È forse un problema di posizione? È il Satiro a dover stare sdraiato coprendo così quella “viagrosa” virilità che vanta?
Chi non vorrebbe vivere come Lucio Cecilio Giocondo o, avendo Fede, come Silvio?
Siamo certi che aspiriamo a una vista di fatica, di lavoro, di difficoltà per arrivare alla fine del mese?
Siamo convinti che il popolo cerchi la serietà, la moralità, l’onestà e non il benessere, l’allegria, il piacere?
E se a questo ci aggiungiamo la possibilità di farlo a spese degli altri, quale maggiore soddisfazione? Quale italiano rinuncerebbe a tanto e in nome di cosa?
È a questo che pensa Angelino, mentre nel lasciare la stanza cammina a ritroso. Paura ancora per quel ‘bunga bunga’ pronunciato dal premier al suo ingresso?

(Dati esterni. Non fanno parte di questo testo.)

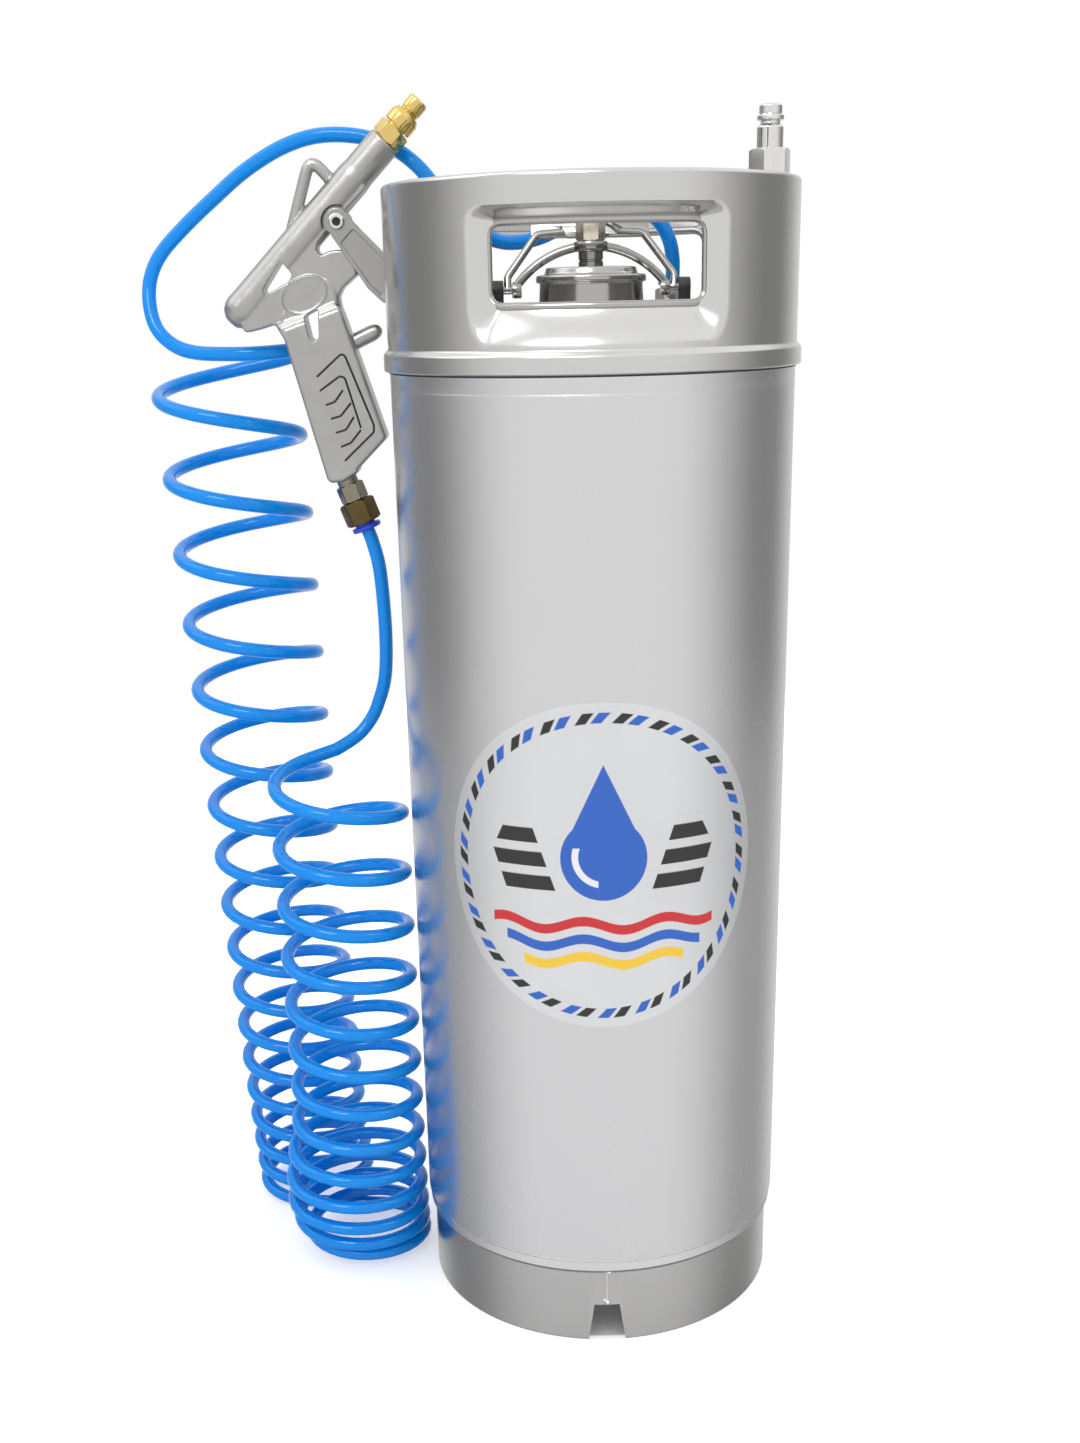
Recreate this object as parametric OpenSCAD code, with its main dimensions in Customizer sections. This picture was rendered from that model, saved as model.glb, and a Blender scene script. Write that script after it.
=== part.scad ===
// Portable stainless pressure tank with a curly air hose and a cast blow gun.
// Origin: centre of the foot ring on the floor, +Z up, +X towards the inlet plug side.
// Units are millimetres.

/* [Tank] */
// Outer diameter of the barrel
tank_d = 215; // [200:1:260]
// Sheet thickness of the barrel and the heads
sheet_t = 1.5; // [1:0.1:2]
// Height of the barrel's lower edge above the floor
barrel_low_z = 55; // [50:1:64]
// Length of the barrel
barrel_len = 494.5; // [400:0.5:600]

/* [Collar] */
// Height of the collar from the lower edge of its bead to its rim
collar_h = 90; // [80:1:110]
// Height of the bead at the foot of the collar
bead_h = 11; // [8:0.5:14]
// How far the bead stands proud of the barrel
bead_out = 3; // [2:0.25:4]
// Width of the front hand opening
hand_w = 104; // [90:1:112]
// Width of the rear hand opening
rear_hand_w = 124; // [104:1:126]
// Height of the hand openings
hand_h = 38; // [30:1:42]
// Depth of the pressed slope round a hand opening
slope_in = 10.5; // [8:0.5:13]
// Thickness of the collar sheet
collar_t = 1.5; // [1:0.1:2]
// Radius of the rolled rim
rim_r = 2.2; // [1.8:0.1:3]

/* [Foot] */
// How far the foot ring stands in from the barrel
foot_in = 3.5; // [2:0.25:5]
// Height of the lip at the top of the foot ring
lip_h = 9; // [6:0.5:12]
// Height of the folded hem inside the foot ring
hem_h = 16; // [10:1:18]
// Height of the drain notch
notch_h = 24; // [14:1:30]
// Width of the drain notch at the floor
notch_w = 22; // [16:1:30]

/* [Lid] */
// Corner radius of the oval head opening
mouth_r = 34.5; // [32:0.5:36]
// Distance from the centre to the corner centres of the oval
mouth_off = 7; // [5:0.5:9]
// Depth of the stiff rim round the opening
mouth_h = 7; // [5:0.5:9]
// How far the lid flange reaches past the opening
flange_over = 5; // [4:0.25:6]
// Diameter of the seal cord
seal_d = 5; // [4:0.25:6]
// Diameter of the spring bow rod
bow_d = 4.5; // [4:0.25:5]
// Rise of the spring bow above its ends
bow_rise = 21.5; // [20:0.5:23]
// Half the span of the spring bow
bow_half = 41; // [40:0.5:42]
// Diameter of the lever rod and its pins
lever_d = 4; // [3.5:0.1:4.2]
// Height of the lever above its pins
lever_h = 31; // [31:0.5:33]

/* [Relief valve] */
// Diameter of the valve post that carries the bow
post_d = 13; // [12:0.25:14]
// Diameter of the post's threaded neck
neck_d = 10; // [9.5:0.25:10.5]
// Width across flats of the cap on the neck
cap_af = 13.5; // [13:0.25:15]
// Diameter of the relief stem
relief_stem_d = 4; // [3:0.25:4.5]
// Mean radius of the pull ring
ring_mean_r = 9; // [7:0.5:9.5]
// Diameter of the pull ring wire
ring_wire_d = 1.5; // [1.2:0.1:1.8]

/* [Inlet] */
// Distance of the inlet's axis in from the barrel's side
inlet_in = 15.2; // [13.5:0.1:20]
// Outer diameter of the inlet riser pipe
riser_d = 17; // [14:0.5:18]
// Width across flats of the plug hex
plug_af = 19; // [17:0.5:20]
// Diameter of the plug nose
plug_nose_d = 11.9; // [10:0.1:12]
// Diameter of the plug stem
plug_stem_d = 13.6; // [13:0.1:14]
// Height of the plug's top above the rim of the collar
plug_above_rim = 35.5; // [30:0.5:40]

/* [Outlet] */
// Distance of the outlet's axis in from the barrel's side
outlet_in = 29.1; // [28:0.1:32]
// Direction of the outlet from the tank axis, counted from +X
outlet_turn = 52.25; // [50:0.25:54]
// Diameter of the dip tube
dip_d = 9.5; // [8:0.5:11]

/* [Gun] */
// How far the trigger pivot hangs outside the barrel's side
gun_out = 28; // [27.5:0.5:30]
// How far the trigger pivot hangs below the rim of the collar
gun_drop = 14; // [13:0.5:15]
// Distance of the gun's middle plane behind the tank axis
gun_y = 45; // [44:0.5:47]
// Diameter of the gun barrel
gun_barrel_d = 18; // [17:0.25:19]
// Thickness of the gun's web
gun_web_t = 15; // [11:0.25:15]
// Thickness of the grip
grip_t = 22; // [19:0.5:23]
// Diameter of the hanging loop's rod
loop_d = 6; // [5:0.25:7]
// Diameter of the trigger pivot screw
pivot_d = 5; // [4:0.25:5.5]
// Travel of the trigger in degrees
trigger_travel = 12; // [8:0.5:13]
// Diameter of the valve stem
stem_d = 4; // [3.5:0.25:4.5]
// Diameter of the brass tip
tip_d = 11; // [10:0.25:12]

/* [Hose] */
// Outer diameter of the hose
hose_d = 8; // [7.5:0.1:8.2]
// Radial gap between the hose and the fittings that hold it
hose_grip_gap = 0.3; // [0.2:0.05:0.4]
// Number of curls in the column that hangs from the collar
rear_turns = 17; // [16:1:18]
// Number of curls in the column that rises to the gun
front_turns = 13; // [12:1:14]

/* [Label] */
// Radius of the round film on the barrel
label_r = 90; // [60:1:95]
// Thickness of the film
label_t = 0.2; // [0.15:0.01:0.3]

/* [Hidden] */
$fn = 64;
eps = 0.05;         // gap between parts that are welded or glued to each other
seat = 0.3;         // gap at a seat between loose parts
run = 0.05;         // radial clearance of a running or sliding fit
tank_r = tank_d / 2;
inner_r = tank_r - sheet_t;
barrel_top_z = barrel_low_z + barrel_len;
collar_z = barrel_top_z - 9.5;
rim_z = collar_z + collar_h;
collar_r = tank_r + 0.5;
bead_r = tank_r + bead_out;
slope_r = collar_r - slope_in;
// Hand opening: its middle height, and the pressed frame round it
hand_z = collar_z + 50;
rear_hand_turn = 4; // the rear opening sits this many degrees towards +X
frame_side = 10;    // width of the pressed frame beside an opening
land = 0.6;         // flat border between an opening and its slopes
frame_low = collar_z + 12;
frame_high = rim_z - 14;
foot_r = tank_r - foot_in;
// Heights of the heads
head_top_z = barrel_top_z + 20.5;
boss_r = 13;
riser_low_z = barrel_top_z + 12;
plug_top_z = rim_z + plug_above_rim;
plug_hex_z = plug_top_z - 44;
pin_z = head_top_z + 9;
bow_r = (bow_half * bow_half + bow_rise * bow_rise) / (2 * bow_rise);
bow_mid_z = pin_z - 0.5;
bow_crown_z = bow_mid_z + bow_rise;
dome_top_z = head_top_z + 20;
relief_top_z = bow_crown_z + 12;
relief_seat_z = dome_top_z - 6;
eye_low_z = bow_crown_z - bow_d / 2 - 0.6;
eye_wall = 4;       // wall of the bow's eye round the post's neck
neck_top_z = relief_top_z - 4;
chamber_d = neck_d - 1.9;
stem_eye_z = relief_top_z + 4;
inlet_x = tank_r - inlet_in;
outlet_x = (tank_r - outlet_in) * cos(outlet_turn);
outlet_y = (tank_r - outlet_in) * sin(outlet_turn);
outlet_z = head_top_z - 4;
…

Questo non lo sapremo mai. Quel che è certo, che il suo pensiero corre ad un altro suo predecessore agrigentino. Quel Nicolò Gallo, Ministro di Giustizia, che finiti i tempi dell’università, da giovane avvocato, si dedicò all’attività forense nella sua città natale, trovando anche il tempo di occuparsi di letteratura componendo liriche, tragedie e saggi critici. Quel Nicolò Gallo degli anni della politica, dell’impegno in difesa delle libertà politiche, del desiderio che si potesse un giorno arrivare al suffragio popolare.
Quel suo predecessore che comparsogli in sogno, ebbe a dirgli: “Angelino, per tant’anni mi son chiesto cosa avessi fatto a questa città ingrata. Mi hanno dedicato un Istituto scolastico e l’unica strada che si chiama “via Gallo” è quella dove esercitano le puttane. Ma tu ci pensi ntra cent’anni a tia soccu t’hannu a dedicari? (Ma tu ci pensi fra cento anni a te cosa dovranno dedicare?)”.
Eh sì Angelino, a te, tra cento anni, cosa dovranno dedicare?